## [Exercise aim]
Your task is to give the data again, exactly, with every line intact.

## [Supplied information]
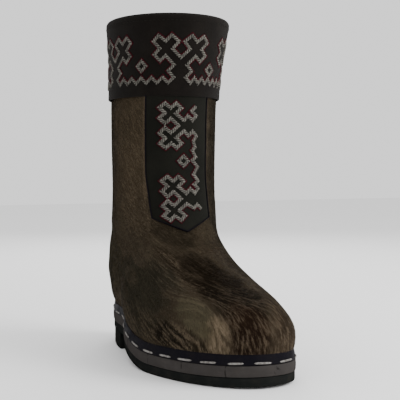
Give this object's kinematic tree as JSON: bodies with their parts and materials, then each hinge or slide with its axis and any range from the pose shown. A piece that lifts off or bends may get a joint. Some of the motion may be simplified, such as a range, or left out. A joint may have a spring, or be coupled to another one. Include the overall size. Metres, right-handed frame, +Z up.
{
  "type": "fur boot",
  "caption": "Right short-fur boot with a hollow hide upper, turned felt cuff, pointed front panel, stitched welt, layered sole and block heel.",
  "frame": {"origin": "on the floor, under the middle of the whole boot's box", "axes": "+Z up the shaft, -Y towards the toe, -X towards the outer side of this right boot"},
  "size_m": [0.1406, 0.3132, 0.3785],
  "materials": {
    "outsole_rubber": "matt black moulded rubber",
    "midsole_rubber": "worn grey rubber with upright nicks",
    "welt_leather": "very dark blue-black leather, soft sheen",
    "fur_hide": "short mottled brown hair, soft sheen along the hair",
    "insole_felt": "dull pressed felt",
    "black_felt": "dull black wool felt"
  },
  "bodies": {
    "root": {"outsole": "outsole_rubber", "heel": "outsole_rubber", "midsole": "midsole_rubber", "welt": "welt_leather", "upper": "fur_hide", "insole": "insole_felt", "front_panel": "black_felt", "cuff": "black_felt"}
  },
  "joints": []
}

## [Solved problem]
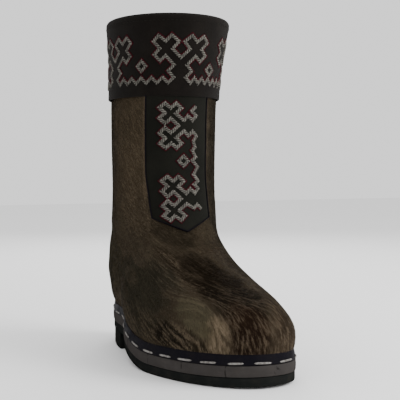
Give this object's kinematic tree as JSON: bodies with their parts and materials, then each hinge or slide with its axis and any range from the pose shown. A piece that lifts off or bends may get a joint. Some of the motion may be simplified, such as a range, or left out. A joint may have a spring, or be coupled to another one. Include the overall size. Metres, right-handed frame, +Z up.
{
  "type": "fur boot",
  "caption": "Right short-fur boot with a hollow hide upper, turned felt cuff, pointed front panel, stitched welt, layered sole and block heel.",
  "frame": {"origin": "on the floor, under the middle of the whole boot's box", "axes": "+Z up the shaft, -Y towards the toe, -X towards the outer side of this right boot"},
  "size_m": [0.1406, 0.3132, 0.3785],
  "materials": {
    "outsole_rubber": "matt black moulded rubber",
    "midsole_rubber": "worn grey rubber with upright nicks",
    "welt_leather": "very dark blue-black leather, soft sheen",
    "fur_hide": "short mottled brown hair, soft sheen along the hair",
    "insole_felt": "dull pressed felt",
    "black_felt": "dull black wool felt"
  },
  "bodies": {
    "root": {"outsole": "outsole_rubber", "heel": "outsole_rubber", "midsole": "midsole_rubber", "welt": "welt_leather", "upper": "fur_hide", "insole": "insole_felt", "front_panel": "black_felt", "cuff": "black_felt"}
  },
  "joints": []
}